Showing posts with label Waitrose. Show all posts
Showing posts with label Waitrose. Show all posts

Monday, 26 November 2007

Age Concern

Waitrose for me is becoming like that mermaid on the rocks winking to sailors. I really shouldn’t, mustn’t, cannot go in there – the budget really doesn’t extend to sodding £4 on blackberries, however lovely and plump they appear to look. But there is something about the supermarket that lures me in every time, as it is just there, and so handy, and so clean, and so I ended up popping in to buy friend C a bottle of wine for cooking up a feast for everyone last night.

Now, the background to this story is that I used to get ID’d all the time for really silly things – I was told I needed my parents signature for an adult bus pass when I was 20, I was refused a lottery scratch card (16 and over) when I was 24. Needless to say when I smoked, buying cigarettes could be a trial, as was sometimes getting served in a bar. But the last time I had been ID’d for anything was a fair few years ago, and finally I was beginning to think my age had caught up with me. Fair do’s, I thought, it had been a good run.

So it was a surprise when the lady behind the till asked me how old I was. I laughed; feeling flattered, and said oh I’m 32. She gave me a quizzical look and asked if I had any ID, at which point I thought if I was 17 and trying to sneak a bottle of Rioja, surely it’s a bit of a stretch to say you are 32? Out loud I explained I only had my debit card, and she said she’d have to get her supervisor. I was like, o-kay… as the queue behind me shifted and murmured.

The worse thing was I was actually starting to feel a bit shifty, like I really was under-age and trying it on. I did that sort of wan smile you give to the queue when it is being held up due to your transaction. No one smiled back, I noticed.

The supervisor came over, asked my age, and again I said 32, thinking surely here be the voice of reason. But still she asked me for supporting ID, which I explained I had stopped carrying about ten years ago. We sort of looked at each other a bit and then she said it was ok to go ahead. She must have spied a wrinkle.

I was still packing up with a bit of a red face when the old boy behind me in the queue moved down the conveyor belt to pack his own purchases away. “I’d have served you,” he said with a smile, and I did an answering grin of thanks before getting out of the shop and thinking hang on a minute, that wasn’t exactly a compliment!

Wednesday, 18 July 2007

Budget? What budget?

How damn easy is it to spend money whilst at home? I have just blown over £100 on Argos home delivery (yes, only the best, dear friends), on what appears to be a bathroom bin. Okay, there's a shoe rack, an airer, bath mats, towels and an alarm clock, before I sound hopelessly delusional. I did explain this is a new flat, didn't I? So we do need all the gubbins to go with it, you know the sort - you fancy mash but have no masher, that sort of thing.

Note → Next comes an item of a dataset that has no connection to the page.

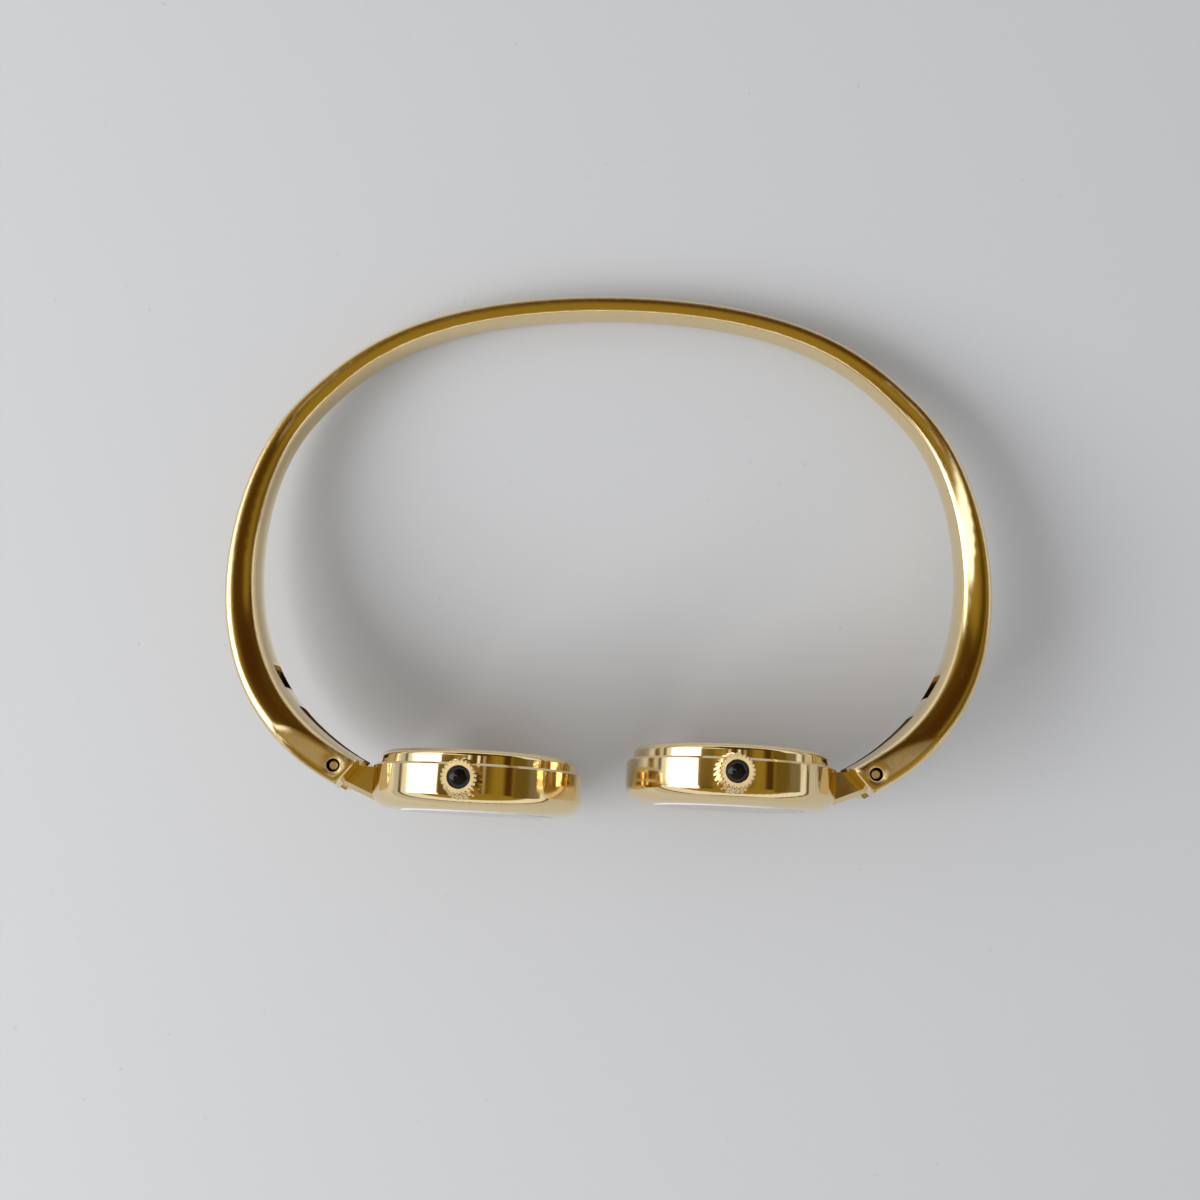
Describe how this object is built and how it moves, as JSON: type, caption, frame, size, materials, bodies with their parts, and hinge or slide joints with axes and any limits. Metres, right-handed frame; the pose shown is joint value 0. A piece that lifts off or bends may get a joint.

So I have ordered a few bits in the hope that this time Argos will not manage to louse up my order. I am not overly hopeful, the few times in my life I have given in to the spell cast by the catalogue of dreams (har har), the dream in question has always arrived with a screw loose. My bet is on the shoe rack, they cannot cock up towels, surely? I will wait with bated breath…

...And I haven't worked out my budget yet for being at home. I have saved enough for six months of self funding, keeping in mind jobs may be few and far between - although I'll keep my eye open for any opportunity. So I need to eek the money out as carefully as I can, despite this being Wedding season which means I am showering money like confetti everywhere I turn.

I have also worked out it takes me 14 minutes to get from my living room to the shops.

This is not a great thing for a girl on a budget to know.

I made a list of practical things I needed – things such as ‘cable ties’ to do something about the nest of wires snaking around my feet. Then I went on a (14 minute) jaunt to town to see what I could find and the result has me £80 lighter, mainly on blackberries, as far as I can see. And did I say I shopped in Waitrose? That is hardly economising, is it? I did weigh up whether to walk the extra distance to Tesco, but the thought of dragging my bags back looking like Stretch Armstrong on a particularly bendy day didn't fill me with happiness. So Waitrose was (eagerly, I have to admit) selected and now I am tightening my purse strings with Soya milk, organic eggs and stupid sodding blackberries, not a cable tie in sight.

The upshot is that I have managed to spend £200 before midday. Anyone know where Excel is on this computer?